[Start DATA]
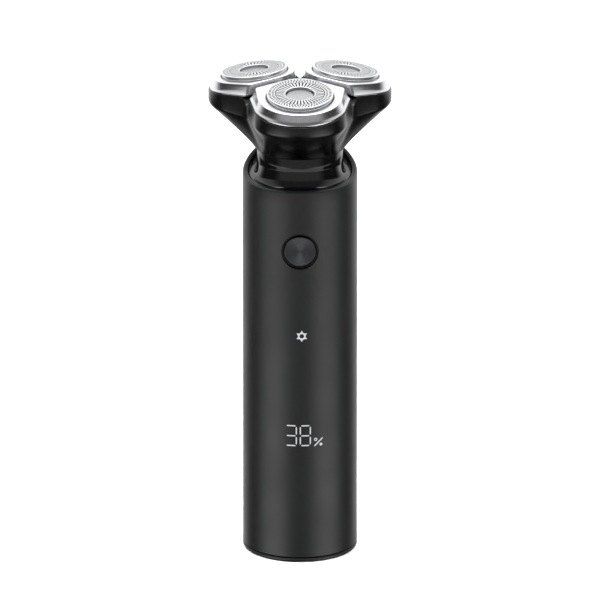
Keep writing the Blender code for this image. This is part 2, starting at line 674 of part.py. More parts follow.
def build_deck(azimuths, frames):
    """Deck under the bezels, with an opening over each cutter."""
    depth = BEZEL_HEIGHT + 2 * GAP
    rings = []
    for share in (1.0, 0.3):
        ring = []
        for azimuth in azimuths:
            radius = (skirt_radius(azimuth) - DECK_INSET) * share
            ring.append(polar(azimuth, radius, lobe_plane(azimuth, radius, depth)))
        rings.append(ring)
    deck = loft("head_deck", rings, "gloss_black", (0.0, 0.0, lobe_plane(0.0, 0.0, depth)))
    thicken(deck, BEZEL_WALL)
    for side, frame in frames.items():
        boolean(deck, rod(f"cut_deck_{side}", DECK_HOLE, -2 * depth, PAST, None, STEPS_MEDIUM, frame))


def build_head_floor():
    """Base plate, steel ring and gear plate with its pins' holes."""
    tube("head_base", HEAD_BASE_RADIUS, COUPLER_HOLE, HEAD_BASE, HEAD_BASE_TOP, "gloss_black")
    tube("head_steel_ring", STEEL_RING_RADIUS, MAGNET_INNER, HEAD_BASE_TOP + GAP, STEEL_RING_TOP, "steel")
    outline = []
    plate_steps = 48
    for step in range(plate_steps):
        azimuth = 30.0 + 360.0 * step / plate_steps
        x, y, _ = polar(azimuth, housing_radius(azimuth, PLATE_BOTTOM) - PLATE_INSET, 0.0)
        outline.append((x, y))
    plate = outlined("gear_plate", outline, PLATE_BOTTOM, PLATE_TOP, "inner_plastic")
    boolean(plate, rod("cut_plate_hub", PLATE_HOLE, PLATE_BOTTOM - PAST, PLATE_TOP + PAST, None))
    return plate


def build_gears(plate):
    """Sun gear, and for each lobe a drive gear on its pin, all in mesh."""
    sun_pitch = MODULE * SUN_TEETH / 2
    drive_pitch = MODULE * DRIVE_TEETH / 2
    outline = toothed_outline(SUN_TEETH, sun_pitch - TOOTH_LOW, sun_pitch + TOOTH_HIGH, TOOTH_ROOT_SHARE,
                              TOOTH_TIP_SHARE, math.radians(LOBES["front"]))
    sun = outlined("sun_gear", outline, GEAR_BOTTOM, GEAR_TOP, "gear_plastic")
    boolean(sun, rod("join_sun_hub", SUN_HUB_RADIUS, SUN_HUB_BOTTOM, GEAR_BOTTOM + PAST, None), "UNION")
    boolean(sun, rod("cut_sun_socket", SPINDLE_CUP, SUN_HUB_BOTTOM - PAST, SUN_SOCKET_TOP, None))
    # a gap between teeth faces the sun, half a pitch away from a tooth
    outline = toothed_outline(DRIVE_TEETH, drive_pitch - TOOTH_LOW, drive_pitch + TOOTH_HIGH,
                              TOOTH_ROOT_SHARE, TOOTH_TIP_SHARE, math.pi + math.pi / DRIVE_TEETH)
    for side, azimuth in LOBES.items():
        frame = gear_frame(azimuth)
        gear = outlined(f"drive_gear_{side}", outline, GEAR_BOTTOM, GEAR_TOP, "gear_plastic", frame)
        boss = rod(f"join_gear_boss_{side}", GEAR_BOSS_RADIUS, GEAR_TOP - PAST, GEAR_BOSS_TOP, None,
                   parent=frame)
        cup = rod(f"cut_gear_cup_{side}", SPINDLE_CUP, GEAR_TOP, GEAR_BOSS_TOP + PAST, None, parent=frame)
        seat = rod(f"cut_gear_pin_{side}", GEAR_PIN_RADIUS + GAP, PLATE_BOTTOM - PAST, GEAR_SEAT_TOP, None,
                   parent=frame)
        rod(f"gear_pin_{side}", GEAR_PIN_RADIUS, PLATE_BOTTOM, GEAR_PIN_TOP, "steel", parent=frame)
        boolean(gear, boss, "UNION")
        boolean(gear, cup)
        boolean(gear, seat)
        boolean(plate, seat)


def bezel_outline(radius):
    """Half outline of a bezel in its lobe's frame, from the outer end to the inner one."""
    arc_steps = 9
    outline = []
    for step in range(arc_steps + 1):
        angle = (math.pi / 2 - BEZEL_FLARE) * step / arc_steps
        outline.append((radius * math.cos(angle), radius * math.sin(angle)))
    start_x, start_y = outline[-1]
    steep = math.tan(math.radians(60))
    run = (steep * (LOBE_DISTANCE + start_x) - BEZEL_SLOT - start_y) / (
        math.sin(BEZEL_FLARE) + steep * math.cos(BEZEL_FLARE))
    outline.append((start_x - run * math.cos(BEZEL_FLARE), start_y + run * math.sin(BEZEL_FLARE)))
    apex_centre = BEZEL_SLOT / steep - LOBE_DISTANCE + APEX_RADIUS / math.sin(math.radians(60))
    apex_steps = 3
    for step in range(apex_steps + 1):
        angle = math.radians(150 + 30 * step / apex_steps)
        outline.append((apex_centre + APEX_RADIUS * math.cos(angle), APEX_RADIUS * math.sin(angle)))
    return outline


def build_bezel(side, frame):
    """Silver bezel: a flared skirt under a flat top with a round opening."""
    rings = []
    for radius, height in ((SKIRT_RADIUS, -BEZEL_HEIGHT), (BEZEL_RADIUS, 0.0)):
        half = bezel_outline(radius)
        whole = half + [(x, -y) for x, y in reversed(half[1:-1])]
        rings.append([(x, y, height) for x, y in whole])
    bezel = loft(f"bezel_{side}", rings, "silver", (0.0, 0.0, 0.0))
    bezel.parent = frame
    thicken(bezel, BEZEL_WALL)
    boolean(bezel, rod(f"cut_bezel_{side}", CAP_HOLE, -BEZEL_WALL - PAST, PAST, None, STEPS_MEDIUM, frame))


def build_cap(side, frame):
    """Shaving cap with its centre disc, the cutter under it and the spindle that turns it."""
    channel_inner, channel_outer = CAP_CHANNEL
    turned(f"shaving_cap_{side}", [
        (0.0, CAP_RECESS_FLOOR), (CAP_RECESS, CAP_RECESS_FLOOR), (CAP_RECESS, CAP_RISE),
        (CAP_RADIUS - CAP_EDGE, CAP_RISE), (CAP_RADIUS, CAP_RISE - CAP_EDGE), (CAP_RADIUS, CAP_FLANGE_TOP),
        (CAP_FLANGE, CAP_FLANGE_TOP), (CAP_FLANGE, CAP_FLANGE_BOTTOM), (channel_outer, CAP_FLANGE_BOTTOM),
        (channel_outer, CAP_CHANNEL_ROOF), (channel_inner, CAP_CHANNEL_ROOF), (channel_inner, CAP_FLOOR),
        (0.0, CAP_FLOOR),
    ], "steel", STEPS_MEDIUM, frame)
    turned(f"cap_centre_{side}", [
        (0.0, DISC_TOP), (DISC_RADIUS - CAP_EDGE, DISC_TOP), (DISC_RADIUS, DISC_TOP - CAP_EDGE),
        (DISC_RADIUS, DISC_BOTTOM), (0.0, DISC_BOTTOM),
    ], "steel", STEPS_SMALL, frame)
    cutter = turned(f"cutter_{side}", [
        (0.0, BLADE_ROOT), (BLADE_INNER, BLADE_ROOT), (BLADE_INNER, BLADE_TOP), (BLADE_OUTER, BLADE_TOP),
        (BLADE_OUTER, CUTTER_BOTTOM), (CUTTER_HUB_RADIUS, CUTTER_BOTTOM),
        (CUTTER_HUB_RADIUS, CUTTER_HUB_BOTTOM), (0.0, CUTTER_HUB_BOTTOM),
    ], "steel", STEPS_MEDIUM, frame)
    slots = toothed_outline(BLADES, BLADE_SLOT_INNER, BLADE_OUTER + PAST, *BLADE_SLOT_SHARES)
    slot_floor = BLADE_ROOT + 0.2 * MM
    boolean(cutter, outlined(f"cut_blades_{side}", slots, slot_floor, BLADE_TOP + PAST, None, frame))
    ball = SPINDLE_BALL - SPINDLE_RADIUS
    turned(f"drive_spindle_{side}", [
        (0.0, SPINDLE_TOP), (SPINDLE_RADIUS, SPINDLE_TOP), (SPINDLE_RADIUS, SPINDLE_BOTTOM + 5 * ball),
        (SPINDLE_BALL, SPINDLE_BOTTOM + 3 * ball), (SPINDLE_BALL, SPINDLE_BOTTOM + ball),
        (SPINDLE_RADIUS, SPINDLE_BOTTOM), (0.0, SPINDLE_BOTTOM),
    ], "gear_plastic", STEPS_SMALL, frame)


def build_head():
    """Shaving head, from its base plate to the caps."""
    azimuth_steps = 60
    azimuths = [360.0 * step / azimuth_steps for step in range(azimuth_steps)]
    frames = {side: lobe_frame(azimuth) for side, azimuth in LOBES.items()}
    build_housing(azimuths)
    build_deck(azimuths, frames)
    build_gears(build_head_floor())
    for side, frame in frames.items():
        build_bezel(side, frame)
        build_cap(side, frame)


def main():
    """Build the whole shaver."""
    clear_scene()
    make_collections()
    make_materials()
    build_shell()
    build_collar()
    build_button()
    build_chassis()
    build_electronics()
    build_socket()
    build_motor()
    build_head()


main()
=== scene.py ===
"""Looks of the rotary electric shaver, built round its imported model.

The handle, the shaving head, the lit symbols and the studio are each a class. Lengths are
written in millimetres and turned to metres with MM. +Z is up and the front faces -Y.
"""
from __future__ import annotations

import json
import logging
import math
from collections.abc import Callable, Sequence
from dataclasses import dataclass, replace
from enum import Enum

import bmesh
import bpy
from mathutils import Matrix, Vector


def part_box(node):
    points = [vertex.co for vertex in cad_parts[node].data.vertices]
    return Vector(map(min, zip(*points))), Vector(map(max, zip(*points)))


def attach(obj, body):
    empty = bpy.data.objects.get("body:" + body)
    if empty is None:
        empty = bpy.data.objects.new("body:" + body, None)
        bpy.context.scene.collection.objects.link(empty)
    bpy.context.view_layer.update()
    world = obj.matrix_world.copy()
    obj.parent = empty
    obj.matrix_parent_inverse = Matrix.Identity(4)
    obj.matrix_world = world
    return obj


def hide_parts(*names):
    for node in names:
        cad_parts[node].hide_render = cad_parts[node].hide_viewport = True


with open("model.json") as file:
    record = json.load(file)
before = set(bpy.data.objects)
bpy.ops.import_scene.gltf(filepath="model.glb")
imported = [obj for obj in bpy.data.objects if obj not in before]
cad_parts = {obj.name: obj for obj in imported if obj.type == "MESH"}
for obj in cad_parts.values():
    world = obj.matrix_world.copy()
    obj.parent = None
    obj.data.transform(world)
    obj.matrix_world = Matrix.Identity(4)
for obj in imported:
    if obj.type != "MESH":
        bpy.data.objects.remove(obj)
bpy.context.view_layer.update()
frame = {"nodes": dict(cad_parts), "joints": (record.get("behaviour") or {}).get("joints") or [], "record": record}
log = logging.getLogger("shaver")

MM = 0.001
TINY = 0.001 * MM  # points closer than this are one point
STEPS_ROUND = 192  # facets of a large turned piece
STEPS_SMALL = 64  # facets of a small turned piece
SMOOTH_ANGLE = math.radians(32.0)
NOISE_SPAN = {"From Min": 0.3, "From Max": 0.7}  # where nearly all of a noise pattern's values lie
GRAIN_SPAN = {"From Min": 0.35, "From Max": 0.65}  # a narrower span, which sharpens grains
MARK_TONE = "#1c1c1e"  # tone at the bottom of a tool mark in metal

Point = tuple[float, float]
Corner = tuple[float, float, float]
Ring = list[Vector]
Item = bpy.types.Object
Tree = bpy.types.NodeTree
Node = bpy.types.Node
Socket = bpy.types.NodeSocket


class Body(Enum):
    """Moving bodies that new pieces ride on."""

    HANDLE = "handle"
    BUTTON = "button"
    DRIVE = "motor_drive"
    HEAD = "head"


class Slot(Enum):
    """Material slots of the record."""

    SHELL = "handle_shell"
    TRIM = "gloss_trim"
    HEAD = "head_black"
    BEZEL = "bezel_silver"
    CAP = "cap_steel"
    STEEL = "steel"
    BUTTON = "button_metal"
    RUBBER = "rubber"
    INNER = "inner_plastic"
    GEAR = "gear_plastic"
    CELL = "cell_sleeve"
    BOARD = "board"
    LIGHT = "light_guide"
    BRASS = "brass"


class Side(Enum):
    """The three lobes of the shaving head."""

    FRONT = "front"
    RIGHT = "right"
    LEFT = "left"


# ---------------------------------------------------------------- materials

def linear(code: str) -> tuple[float, float, float, float]:
    """Turn an sRGB hex colour to linear RGBA.

    Args:
        code: colour such as "#1a1b1c".

    Returns:
        Red, green, blue and an alpha of 1.
    """
    channels = [int(code[place:place + 2], 16) / 255 for place in (1, 3, 5)]
    red, green, blue = [
        channel / 12.92 if channel <= 0.04045 else ((channel + 0.055) / 1.055) ** 2.4
        for channel in channels
    ]
    return (red, green, blue, 1.0)


def eased(share: float) -> float:
    """Turn a share that rises evenly from 0 to 1 into one that starts and ends gently."""
    return share * share * (3 - 2 * share)


def per(size: float) -> float:
    """Texture scale that repeats once in a size in millimetres."""
    return 1.0 / (size * MM)


def add_node(
    tree: Tree, kind: str, values: dict[str | int, object] | None = None,
    links: dict[str | int, Socket] | None = None, **settings: object,
) -> Node:
    """Add a node with its settings, values and links.

    Args:
        tree: tree that gets the node.
        kind: Blender's name of the node type.
        values: constant value of each named or numbered input.
        links: socket that feeds each named or numbered input.
        settings: properties of the node itself.

    Returns:
        The new node.
    """
    node = tree.nodes.new(kind)
    for name, value in settings.items():
        setattr(node, name, value)
    for name, value in (values or {}).items():
        node.inputs[name].default_value = value
    for name, socket in (links or {}).items():
        tree.links.new(socket, node.inputs[name])
    return node


def spread(
    tree: Tree, pattern: Socket, low: float, high: float, span: dict[str, float] = NOISE_SPAN
) -> Socket:
    """Stretch a pattern's values over a range.

    Args:
        tree: tree that gets the node.
        pattern: the pattern's values.
        low: result at the bottom of the span.
        high: result at its top.
        span: where the pattern's values lie.

    Returns:
        The stretched values.
    """
    limits = {**span, "To Min": low, "To Max": high}
    return add_node(tree, "ShaderNodeMapRange", limits, {"Value": pattern}).outputs[0]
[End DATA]
Only the lines from the one containing "build_collar()" to the one containing "points = [vertex.co" are to be printed, both ends included, exactly as written.

■ EXERCISE RESPONSE
    build_collar()
    build_button()
    build_chassis()
    build_electronics()
    build_socket()
    build_motor()
    build_head()


main()
=== scene.py ===
"""Looks of the rotary electric shaver, built round its imported model.

The handle, the shaving head, the lit symbols and the studio are each a class. Lengths are
written in millimetres and turned to metres with MM. +Z is up and the front faces -Y.
"""
from __future__ import annotations

import json
import logging
import math
from collections.abc import Callable, Sequence
from dataclasses import dataclass, replace
from enum import Enum

import bmesh
import bpy
from mathutils import Matrix, Vector


def part_box(node):
    points = [vertex.co for vertex in cad_parts[node].data.vertices]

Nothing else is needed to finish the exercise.